The mountains teach us that it’s our choices which guide us toward success or failure. Negotiating the terrain appropriately is necessary for safe and successful passage. The mountains themselves do us no harm. It’s our decisions within them that does. Similarly, it is the decisions we make with our broken parts that either do us good or bring us harm. More often than not, these consequences extend to the world beyond. When we operate from the place of our broken parts, we operate in chaos, hurt, distrust, insecurity, deception, and pain. When we can look at our broken parts and see how and where they affect our lives, and make the decision to learn from them rather than run from them, we help ourselves heal. When we heal, we find much sturdier footing on our path, and the journey itself is imbued with deeper grace and wisdom.

However you’re getting up a mountain, whether by rope or skis or good ol’ boots on the ground, it’s one step at a time. When we do this calmly, from a place of trust, respect, humility, and self-awareness, the journey flows gently from one step to the next. Control over our thoughts in moments of adversity, danger, and fear keeps us grounded in the present moment. The art of walking up a mountain is just as much an external journey with the earth as it is an internal journey of the self. Life is the same. Nobody comes into this world nor leaves it unscathed. To live is to know pain, because how could it be any other way? If we did not know the valleys we could not know the mountains, and how tragic an existence that would be, indeed!

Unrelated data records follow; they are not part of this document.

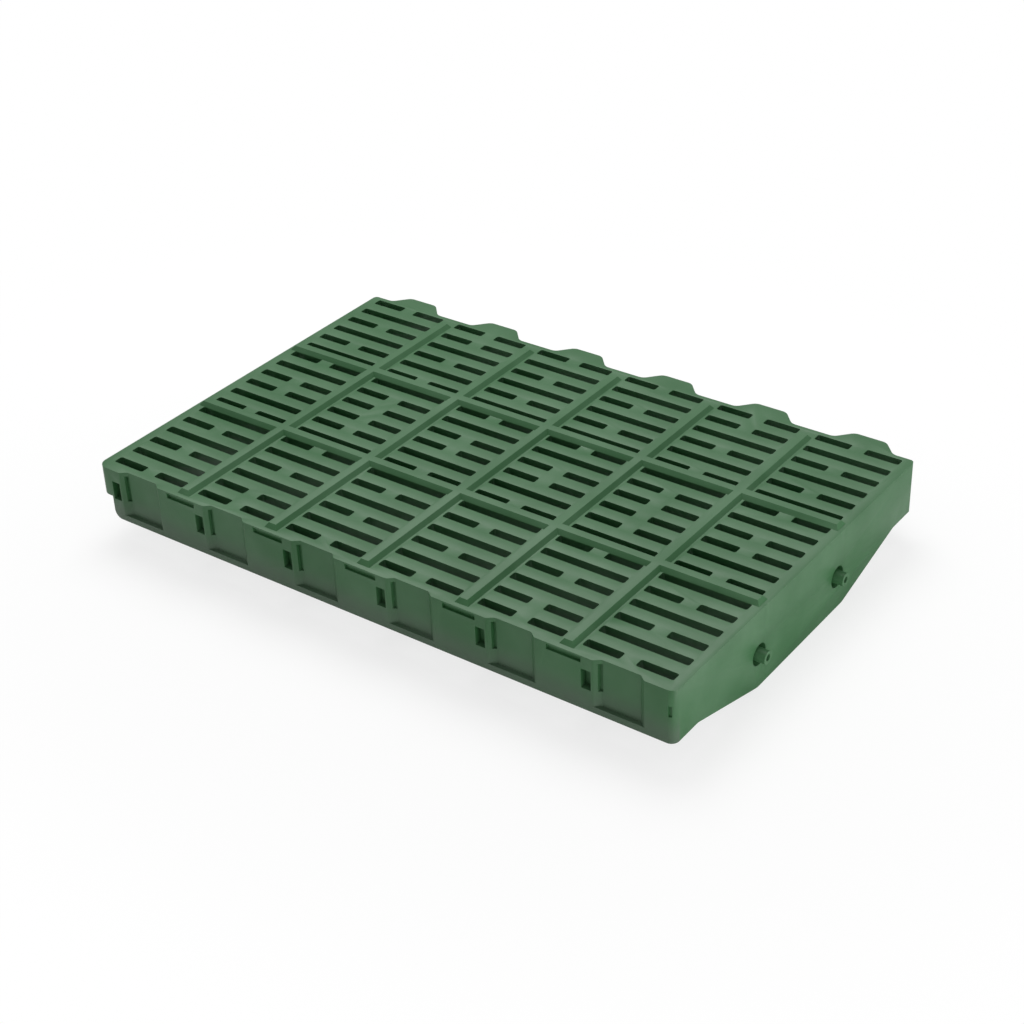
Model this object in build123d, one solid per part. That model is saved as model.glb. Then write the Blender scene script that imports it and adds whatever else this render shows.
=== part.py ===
from build123d import *
from math import atan, degrees, radians, sqrt, tan
import os

# Moulded plastic slatted floor panel for livestock pens, in millimetres.
# X runs along the long side from the hooked lip (0) to the smooth end, Y runs across the panel from the side
# with the bays (0) to the side with the tabs, and Z = 0 is the tread, the top face of the slats. The finished
# part is moved once, at the end, so that its origin lies at the middle of the underside of its bounding box.

# Overall sizes
length = 600.0              # long side
body_width = 391.5          # short side without the tabs
pad_depth = 50.0            # tread to the bearing pads along both long sides
belly_depth = 75.0          # tread to the lowest edge of the walls that carry the load
pad_length = 34.0           # run of a bearing pad along Y
belly_run = 91.0            # run of the sloping edge between pad and belly
belly_fillet = 18.0         # rounding where the lower edge changes direction

# Tread: six modules along X, eighteen rows of slots along Y
modules = 6
module_pitch = length / modules
row_pitch = 21.5
first_row = 16.75           # centre of the row next to the bays
slot_width = 9.0
slot_margin = 9.0           # module boundary to the end of a slot
slot_web = 14.5             # web between the two short slots of a row
slot_corner = 1.2           # chamfer of a slot's corners at the tread
slot_draft = 12.0           # degrees that each slot wall leans away towards the underside
slat_depth = 13.0           # tread to the underside of the slats
half_rows = {"A": "212121212", "B": "221212122"}   # slots in each row, from the edge to the middle
module_kinds = "ABAABA"

# Raised bars on the tread
bar_height = 4.0
bar_foot = 13.5             # width of a bar where it leaves the tread
bar_crown = 7.5             # width of its flat top
bar_start = 4.5             # near end of the bars along Y
bar_stop = 378.0            # far end of the bars along Y
cross_bar_rows = (6, 12)    # a cross bar lies before each of these rows, counted from zero
cross_bar_inset = 3.0       # cross bar end to the panel's short sides

# Walls and ribs
wall = 4.0
rib_wall = 4.0
cross_wall_depth = 60.0
wall_top = -12.0            # top of the walls and ribs, just inside the slats' underside
lower_rounding = 8.0        # lower left corner of the near wall
near_left_rounding = 10.0   # upright corners of the outline
near_right_rounding = 7.0
far_rounding = 4.0

# Tabs along the far side and the bays that receive a neighbour's tabs
tab_reach = 15.0
tab_base = 58.0
tab_tip = 31.0
tab_depth = 35.5
tab_tip_fillet = 9.0
tab_root_fillet = 9.0
bay_depth = 4.5
bay_mouth = 46.0
bay_back = 35.0
bay_fillet = 3.0
bay_height = 44.0
ledge = 6.0                 # floor of a bay, where a neighbour's tab rests

# Catch pocket and relief groove beside each bay, measured from the module boundary
catch_span = (16.0, 25.0)
catch_height = (-30.0, -12.0)
catch_depth = 7.0
catch_wall = 1.5            # thickness of the box behind a catch pocket
relief_span = (30.0, 33.5)
relief_height = (-30.0, -4.0)
relief_depth = 6.0
corner_slit = (594.0, 597.0)           # short slit in the land beside the right corner
corner_slit_height = (-25.0, -15.0)
corner_slit_depth = 2.0

# Grip groove under the tread on the lands between the bays
groove_length = 32.0
groove_height = 5.0
groove_below_tread = 1.5
groove_depth = 2.5

# Lip along the left short side
lip_reach = 14.0
lip_depth = 28.0
lip_wall = 3.5

# Couplings in the short sides
coupling_rows = (126.0, 255.0)         # places of the couplings along Y
coupling_level = -43.0
spigot_radius = 6.0
spigot_bore = 3.0
spigot_bore_depth = 16.0
spigot_reach = 8.0
socket_radius = 10.0
socket_depth = 7.0
socket_wall = 3.0
coupling_clearance = 0.5
collar_bite = 6.0           # how far a collar enters the socket of the next panel

overshoot = 1.0             # how far a cutting shape passes the face it starts from
match = 0.01                # how near a corner has to be to count as lying on a line

overall_width = body_width + tab_reach
collar_radius = socket_radius - coupling_clearance
collar_bore = spigot_radius + coupling_clearance


def span_box(x, y, z):
    """A box from three (low, high) pairs."""
    return Pos(x[0], y[0], z[0]) * Box(x[1] - x[0], y[1] - y[0], z[1] - z[0], align=(Align.MIN,) * 3)


def row_centre(row):
    return first_row + row * row_pitch


def module_centres():
    return [(index + 0.5) * module_pitch for index in range(modules)]


def trapezoid(centre_x, base_y, base, tip, reach):
    """A plan trapezoid that stands on y = base_y and narrows towards +Y."""
    points = [(-base / 2, 0), (base / 2, 0), (tip / 2, reach), (-tip / 2, reach)]
    return Pos(centre_x, base_y) * Polygon(*points, align=None)


def corners_at(plan, y):
    """Corners of a plan on one line along X, without those at the ends of the panel."""
    return plan.vertices().filter_by(lambda corner: abs(corner.Y - y) < match
                                     and match < corner.X < length - match)


def sharp_outline():
    """Plan of the tread with its tabs and bays, before its corners are rounded."""
    plan = Pos(length / 2, body_width / 2) * Rectangle(length, body_width)
    for x in module_centres():
        plan += trapezoid(x, body_width, tab_base, tab_tip, tab_reach)
        plan -= trapezoid(x, 0, bay_mouth, bay_back, bay_depth)
    return plan


def deck_outline():
    plan = fillet(corners_at(sharp_outline(), overall_width), tab_tip_fillet)
    plan = fillet(corners_at(plan, body_width), tab_root_fillet)
    plan = fillet(corners_at(plan, bay_depth), bay_fillet)
    plan = fillet(corners_at(plan, 0), bay_fillet)
    return plan


def slot_cutter(slot_length):
    """A slot that widens towards the underside, so that nothing lodges in it."""
    lean = tan(radians(slot_draft))
    spread = (slat_depth + overshoot) * lean
    foot = Rectangle(slot_length + 2 * spread, slot_width + 2 * spread)
    foot = chamfer(foot.vertices(), slot_corner + (2 - sqrt(2)) * spread)
    height = slat_depth + 2 * overshoot
    return Pos(0, 0, -slat_depth - overshoot) * extrude(foot, height, taper=slot_draft)


def slot_cutters():
    long_slot = module_pitch - 2 * slot_margin
    short_slot = (long_slot - slot_web) / 2
    cutters = {"1": slot_cutter(long_slot), "2": slot_cutter(short_slot)}
    offsets = {"1": [0.0], "2": [-(short_slot + slot_web) / 2, (short_slot + slot_web) / 2]}
    placed = []
    for kind, x in zip(module_kinds, module_centres()):
        counts = half_rows[kind] + half_rows[kind][::-1]
        for row, count in enumerate(counts):
            for offset in offsets[count]:
                placed.append(Pos(x + offset, row_centre(row), 0) * cutters[count])
    return placed


def tread(plan):
    plate = extrude(plan, -slat_depth)
    return plate - slot_cutters()


def raised_bar(x_size, y_size):
    """A bar with sloping flanks and ends."""
    flank = degrees(atan((bar_foot - bar_crown) / 2 / bar_height))
    foot = Rectangle(x_size, y_size)
    return Pos(0, 0, -overshoot) * extrude(foot, overshoot) + extrude(foot, bar_height, taper=flank)


def raised_bars():
    run = bar_stop - bar_start
    bars = []
    for index in range(1, modules):
        bars.append(Pos(index * module_pitch, bar_start + run / 2, 0) * raised_bar(bar_foot, run))
    for row in cross_bar_rows:
        y = row_centre(row) - row_pitch / 2
        bars.append(Pos(length / 2, y, 0) * raised_bar(length - 2 * cross_bar_inset, bar_foot))
    return bars


def belly_plate(x, thickness):
    """A wall across the panel whose lower edge dips to the belly between the two bearing pads."""
    slope_start = pad_length
    slope_stop = pad_length + belly_run
    points = [
        (0, wall_top),
        (0, -pad_depth),
        (slope_start, -pad_depth),
        (slope_stop, -belly_depth),
        (body_width - slope_stop, -belly_depth),
        (body_width - slope_start, -pad_depth),
        (body_width, -pad_depth),
        (body_width, wall_top),
    ]
    side = Polygon(*points, align=None)
    bends = side.vertices().filter_by(lambda corner: match < corner.X < body_width - match)
    side = fillet(bends, belly_fillet)
    return Pos(x, 0, 0) * extrude(Plane.YZ * side, thickness)


def load_walls():
    """The two end walls and the rib under each module boundary."""
    walls = [belly_plate(lip_reach, wall), belly_plate(length - wall, wall)]
    for index in range(1, modules):
        walls.append(belly_plate(index * module_pitch - rib_wall / 2, rib_wall))
    return walls


def cross_walls():
    """Walls along X under the cross bars."""
    run = (lip_reach + wall / 2, length - wall / 2)
    walls = []
    for row in cross_bar_rows:
        y = row_centre(row) - row_pitch / 2
        walls.append(span_box(run, (y - rib_wall / 2, y + rib_wall / 2), (-cross_wall_depth, wall_top)))
    return walls


def inside(thickness):
    """Plan of the space within a wall that follows the outline."""
    return offset(sharp_outline(), -thickness, kind=Kind.INTERSECTION)


def long_walls(plan):
    """Near wall with its bays, far wall with its hollow tabs, and the lip's skirt."""
    ring = plan - inside(wall)
    core = (lip_reach, length)
    near = extrude(ring, -bay_height - ledge) & span_box(core, (0, 2 * bay_depth + wall), (-pad_depth, 0))
    near += span_box(core, (0, wall), (-pad_depth, -bay_height))
    for x in module_centres():
        reach = bay_mouth / 2 + wall
        near += span_box((x - reach, x + reach), (0, bay_depth + wall), (-bay_height - ledge, -bay_height))
    far = extrude(ring, -tab_depth) & span_box(core, (body_width - wall, overall_width), (-tab_depth, 0))
    far += span_box(core, (body_width - wall, body_width), (-pad_depth, -overshoot))
    channel = inside(lip_wall)
    corner = channel.vertices().sort_by(lambda vertex: vertex.X + vertex.Y)[0]
    channel = fillet(corner, near_left_rounding - lip_wall)
    skirt = extrude(plan - channel, -lip_depth)
    skirt &= span_box((0, lip_reach + wall), (0, body_width), (-lip_depth, 0))
    return near + far + skirt


def along_modules(span, index):
    """A span along X that is measured from a module's left boundary."""
    return (index * module_pitch + span[0], index * module_pitch + span[1])


def catch_boxes():
    """The boxes behind the near wall that close the catch pockets."""
    span = (catch_span[0] - catch_wall, catch_span[1] + catch_wall)
    height = (catch_height[0] - catch_wall, wall_top)
    return [span_box(along_modules(span, index), (wall / 2, catch_depth + catch_wall), height)
            for index in range(modules)]


def catch_cutters():
    """The pocket and the groove beside each bay, and the slit at the right corner."""
    cutters = [span_box(corner_slit, (-overshoot, corner_slit_depth), corner_slit_height)]
    for index in range(modules):
        cutters.append(span_box(along_modules(catch_span, index), (-overshoot, catch_depth), catch_height))
        cutters.append(span_box(along_modules(relief_span, index), (-overshoot, relief_depth), relief_height))
    return cutters


def lower_corner_cutter():
    """What is taken off the near wall to round its lower left corner."""
    centre = (lip_reach + lower_rounding, lower_rounding - pad_depth)
    square = span_box((lip_reach - overshoot, centre[0]), (-overshoot, wall + overshoot),
                      (-pad_depth - overshoot, centre[1]))
    rounded = Pos(centre[0], wall / 2, centre[1]) * Rot(90, 0, 0) * Cylinder(lower_rounding, 3 * wall)
    return square - rounded


def upright_corner_cutters():
    """What is taken off the four upright corners of the outline to round them."""
    corners = [
        (0, 0, near_left_rounding),
        (length, 0, near_right_rounding),
        (0, body_width, far_rounding),
        (length, body_width, far_rounding),
    ]
    cutters = []
    for x, y, radius in corners:
        side = 1 if x == 0 else -1
        across = 1 if y == 0 else -1
        middle = (x + side * (radius - overshoot) / 2, y + across * (radius - overshoot) / 2)
        square = Pos(*middle) * Rectangle(radius + overshoot, radius + overshoot)
        round_part = Pos(x + side * radius, y + across * radius) * Circle(radius)
        corner = extrude(square - round_part, pad_depth + 2 * overshoot)
        cutters.append(Pos(0, 0, -pad_depth - overshoot) * corner)
    return cutters


def groove_cutters():
    top = -groove_below_tread
    cutters = []
    for index in range(1, modules):
        x = index * module_pitch
        cutters.append(span_box((x - groove_length / 2, x + groove_length / 2),
                                (-overshoot, groove_depth), (top - groove_height, top)))
    return cutters


def rod(x, y, radius, run):
    """A round bar along +X."""
    return Pos(x, y, coupling_level) * Rot(0, 90, 0) * Cylinder(
        radius, run, align=(Align.CENTER, Align.CENTER, Align.MIN))


def add_couplings(body):
    """Sockets with a central spigot in the right wall, and the collars that fit them on the left wall."""
    floor = length - socket_depth - socket_wall
    across = socket_radius + socket_wall
    for y in coupling_rows:
        body += span_box((floor, length - overshoot), (y - across, y + across),
                         (coupling_level - across, coupling_level + across))
        body -= rod(length - socket_depth, y, socket_radius, socket_depth + overshoot)
        body += rod(floor, y, spigot_radius, length - floor + spigot_reach)
        body -= rod(length + spigot_reach - spigot_bore_depth, y, spigot_bore, spigot_bore_depth + overshoot)
        body += rod(-collar_bite, y, collar_radius, lip_reach + wall + collar_bite)
        body -= rod(-collar_bite - overshoot, y, collar_bore, lip_reach + wall + collar_bite + 2 * overshoot)
    return body


def panel():
    plan = deck_outline()
    body = tread(plan)
    body = body + load_walls() + cross_walls() + long_walls(plan) + catch_boxes()
    body = body - catch_cutters() - groove_cutters()
    body = body - lower_corner_cutter() - upright_corner_cutters()
    body = add_couplings(body)
    return body + raised_bars()


def to_origin(body):
    """Moves the part so that its origin is the middle of the underside of its bounding box."""
    middle_x = (length + spigot_reach - collar_bite) / 2
    return Pos(-middle_x, -overall_width / 2, belly_depth) * body


os.makedirs("parts", exist_ok=True)
export_step(to_origin(panel()), "parts/slat_panel.step")
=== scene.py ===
"""Slatted floor panel in moulded green plastic: its finish, the light and the camera."""
from math import pi, radians

import bpy
from mathutils import Matrix, Vector


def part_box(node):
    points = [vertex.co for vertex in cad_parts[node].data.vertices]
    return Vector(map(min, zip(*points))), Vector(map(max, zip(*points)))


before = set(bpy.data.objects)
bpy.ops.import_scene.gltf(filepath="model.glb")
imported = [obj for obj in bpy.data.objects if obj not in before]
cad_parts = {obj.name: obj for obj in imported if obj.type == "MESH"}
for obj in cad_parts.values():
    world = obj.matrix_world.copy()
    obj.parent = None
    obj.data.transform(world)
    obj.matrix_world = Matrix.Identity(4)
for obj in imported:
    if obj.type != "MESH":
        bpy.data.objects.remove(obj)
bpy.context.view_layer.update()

MM = 0.001

# The panel as the frame gives it
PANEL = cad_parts["slat_panel"]
LOW, HIGH = (Vector(corner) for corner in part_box("slat_panel"))
MIDDLE = (LOW + HIGH) / 2
NEAR_WALL_FOOT = 25 * MM
CROSS_WALLS = (LOW.y + 135 * MM, LOW.y + 264 * MM)

# Rounding that the mould gives to every edge
EDGE_RADIUS = 0.9 * MM
EDGE_STEPS = 2
EDGE_ANGLE = radians(35)
SAME_POINT = 0.01 * MM
FLAT_ANGLE = radians(0.5)

# Plastic
GREEN = (0.028, 0.112, 0.037)
PALE_GREEN = (0.040, 0.127, 0.049)
DEEP_GREEN = (0.018, 0.097, 0.026)
# Greyer, slightly darker green towards the foot of the near wall
FOOT_GREY_GREEN = (0.062, 0.092, 0.064)
PLASTIC_INDEX = 1.49

# Floor
FLOOR_SIZE = 12
FLOOR_WHITE = 0.86
SHADOW_SHARE = 0.25
SHADOW_REACH = (0.48, 0.36)

# Camera, solved from the photograph's grid of slots
CAMERA_PLACE = Vector((0.91495, -1.21285, 0.98754))
CAMERA_HEADING = radians(36.945)
CAMERA_DROP = radians(32.488)
CAMERA_ROLL = radians(-2.214)
FOCAL_LENGTH = 71.02
FILM_WIDTH = 36.0


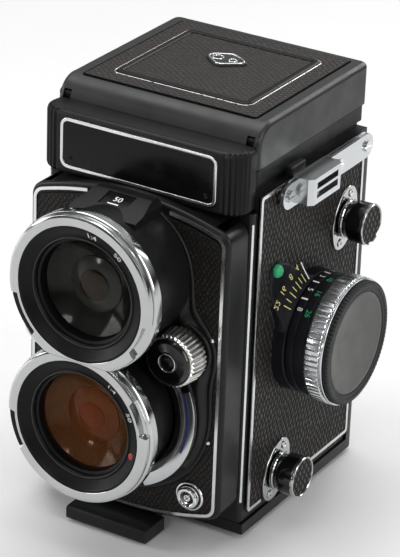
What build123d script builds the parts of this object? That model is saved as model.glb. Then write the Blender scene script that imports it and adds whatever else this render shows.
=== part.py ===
from build123d import *
import os
from math import atan2, cos, degrees, radians, sin, sqrt

os.makedirs("parts", exist_ok=True)

# Twin lens reflex camera. Millimetres, +X to the focusing knob, +Y to the back, +Z up.
# The origin is the mouth of the tripod socket, on the plane that the feet stand on.

# ---- driving dimensions ----
top_height = 147.0          # top of the closed hood
body_half_width = 39.5      # over the side leather
leather = 0.8               # leather thickness on the sides
casting_half = body_half_width - leather
body_front = -37.0
casting_back = 35.0
body_back = 41.0
casting_bottom = 6.4
casting_top = 123.4
step_height = 118.3         # the wide front flange stops below the nameplate housing
step_front = -34.2
wall = 2.5
chamber_half = 33.0         # inner face of the spool chamber walls
chamber_wall = 1.2
pocket_half = 36.9          # gear pocket between chamber wall and side wall

taking_height = 48.5
viewing_height = 95.5
split_height = (taking_height + viewing_height) / 2
film_half = 28.0            # 56 x 56 mm picture

panel_y = -49.3             # leather face of the front standard
panel_half = 37.6
arch_radius = 111.0         # top and bottom edges of the standard

wheel_x = 23.5
upper_spool = (22.5, 96.3)  # (Y, Z) of the take-up spool axis
lower_spool = (-16.3, 18.1)
focus_axis = (-1.1, 64.7)
crank_axis = (-1.0, 65.0)

hood_half = 37.8
hood_front = -34.0
hood_back = 39.0
hood_seam = 132.0           # lower edge of the lid
lid_axis = (-31.8, 141.0)
leaf_axis = (33.4, 133.0)   # (X, Z) of the right side leaf
leaf_height = 31.0
leaf_front = -21.8          # ends of the side leaves along Y
leaf_back = 32.6
rear_leaf_axis = (35.6, 135.6)
back_axis = (39.8, 118.2)
latch_axis = (-38.6, 3.9)

pin_gap = 0.08              # running fit of hinge pins, radial
leaf_pin = 0.5              # radii of the hinge pins
lid_pin_radius = 0.6
back_pin = 0.8
latch_pin = 0.7
spool_pin_bore = 2.5        # bores in the side walls for the shafts
focus_bore = 4.3
crank_bore = 3.3

screen_half = 28.6          # focusing screen and its opening
screen_front = -31.0
screen_back = 26.0
gate_bottom = 17.0          # film gate and pressure plate
gate_top = 80.0

bead_x = 38.2               # silver beads on the front corners of the body
bead_y = -36.1
bead_bottom = 14.0
bead_length = 100.7
bead_radius = 0.55

UPRIGHT = (Align.CENTER, Align.CENTER, Align.MIN)
X_AXIS = (1, 0, 0)
Y_AXIS = (0, 1, 0)


def facing_front(y):
    """Plane at depth y: sketch x is X, sketch y is Z, extrusions run to the front."""
    return Plane.XZ.offset(-y)


def facing_side(x):
    """Plane at x: sketch x is Y, sketch y is Z, extrusions run towards +X."""
    return Plane.YZ.offset(x)


def block(x, y, z, mode=Mode.ADD):
    """A box between the low and high ends given on each axis."""
    with Locations(((x[0] + x[1]) / 2, (y[0] + y[1]) / 2, (z[0] + z[1]) / 2)):
        Box(x[1] - x[0], y[1] - y[0], z[1] - z[0], mode=mode)


def turned(outline, centre, axis):
    """A solid of revolution; outline holds (distance along the axis, radius) corners."""
    direction = Vector(*axis)
    profile = Plane(origin=centre, x_dir=direction, z_dir=direction.cross(Vector(0, 0, 1)))
    with BuildPart() as solid:
        with BuildSketch(profile):
            with BuildLine():
                Polyline(*outline, close=True)
            make_face()
        revolve(axis=Axis(centre, direction))
    return solid.part


def rod(start, length, radius, axis):
    """A plain pin from its start point along an axis."""
    return turned([(0, 0), (length, 0), (length, radius), (0, radius)], start, axis)


def arch_height(x, crown, way):
    """Height of the standard's arched top (way 1) or bottom (way -1) edge at x."""
    return crown - way * (arch_radius - sqrt(arch_radius**2 - x**2))


def standard_outline(half, bottom, crown, corner):
    """Front view of the standard: straight sides, arched ends, rounded corners."""
    low = arch_height(half, bottom, -1)
    high = arch_height(half, crown, 1)
    with BuildSketch(mode=Mode.PRIVATE) as outline:
        with BuildLine():
            ThreePointArc((-half, low), (0, bottom), (half, low))
            Line((half, low), (half, high))
            ThreePointArc((half, high), (0, crown), (-half, high))
            Line((-half, high), (-half, low))
        make_face()
        fillet(outline.vertices(), corner)
    return outline.sketch


# ================= main body =================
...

I’ve thought about what I would write if it was the last thing I ever did (no bad vibes, I’m just saying!!!), and it would be this: Realize that the whole of the world, and every person within it, is made of their own broken parts. They are neither more nor bigger nor less relevant than yours; they are only different. We are all climbing the same mountain we call Life, and each of our journeys are intertwined with every other. While the journey itself is an individual one, it is made possible, and made better or worse, by others on theirs. In order for everyone’s journey to be made easier, we must honor our relationship to ourselves, the mountain, and every other climber we climb with. I suppose it’s easy to overlook, in our world of “us” and “them”, that humankind is, at its core, one team. But if we never learn to see our oneness with all things in the cosmos, from the tiniest pebbles to our fellow man to the mountains we all trek, then we will never reach the summit. On this mountain, there is always a next step until it is time to leave it all behind. The next step is the coming moment, and how we navigate it is how we navigate the mountain. By grounding our footing in peace, compassion, empathy, kindness, and love, we carve a quicker, easier path to the summit, where peace and freedom for all beings exist. It is when humankind finally learns that the route is quicker and the load lighter when we help rather than impede others on their journeys that we will enter the True Kingdom of Heaven.

Thinking about all the preparation, physical, mental and emotional, that has led to this point burns at my core like steady embers ready to hold a flame. I am open to what the Great One has to teach me, and the unforgettable, once-in-a-lifetime experiences that await. No matter what the outcome is, I will walk away from this mountain knowing I did my absolute best.

Our best is all we can ever give, and all that the mountain ever asks of us.

When we each do our best, every day, the world becomes its best. Find your footing, help others find theirs, and see that the summit of glory is entirely within our reach.